The museum is also continuing its longstanding facade sculpture program, a defining feature since the building opened in 2007 with commissions by artists Chris Burden, Glenn Ligon, and Ugo Rondinone. The latest is Art Lovers (2025), a relief by Tschabalala Self that depicts an embracing Black couple. Installed at what the museum calls the “kiss point” where the SANAA building meets the OMA expansion, the work reads as a vivid emblem of connection across the joined structures. At street level, meanwhile, a newly carved public plaza extends the museum’s footprint into the city and will soon host an installation by Sarah Lucas.  

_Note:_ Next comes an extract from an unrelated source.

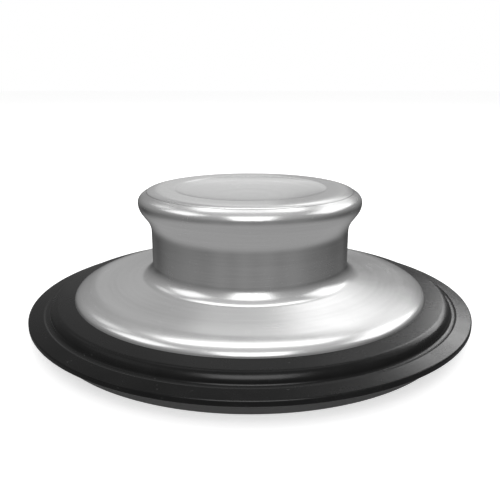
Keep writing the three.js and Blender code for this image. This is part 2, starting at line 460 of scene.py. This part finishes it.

Street view of a modern building with angular design, surrounded by older brick buildings, during early evening with light traffic.
Set along the terminus of Prince Street, the new building commands the approach with a sharply angled profile. Photo: Jason Keen

Each of these moments extends the museum’s impact beyond its galleries. “The building is further shaped to create an active public face—including an outdoor plaza at the ground, moments of transparency throughout the central atrium, and terraced openings at the top—that will openly engage the surrounding community and beyond,” explains Shigematsu. From the street, a four-story installation by Klára Hosnedlová becomes immediately visible as it descends through the atrium stair. The work wraps a spine-like metal armature in mounds of flax-based textiles, with a suspended sandstone and glass element glowing at its core that offers a tantalizing glimpse of the museum’s interiority before visitors even cross the threshold.  

“Since our founding nearly 50 years ago, the New Museum has been a home for the most groundbreaking art of today and a haven for the artists who make it,” says Lisa Phillips, the Toby Devan Lewis Director of the New Museum. “Our new 120,000-square-foot building on the Bowery signals our redoubled commitment to new art and new ideas, and to the museum as an ever-evolving site for risk-taking, collaboration, and experimentation.”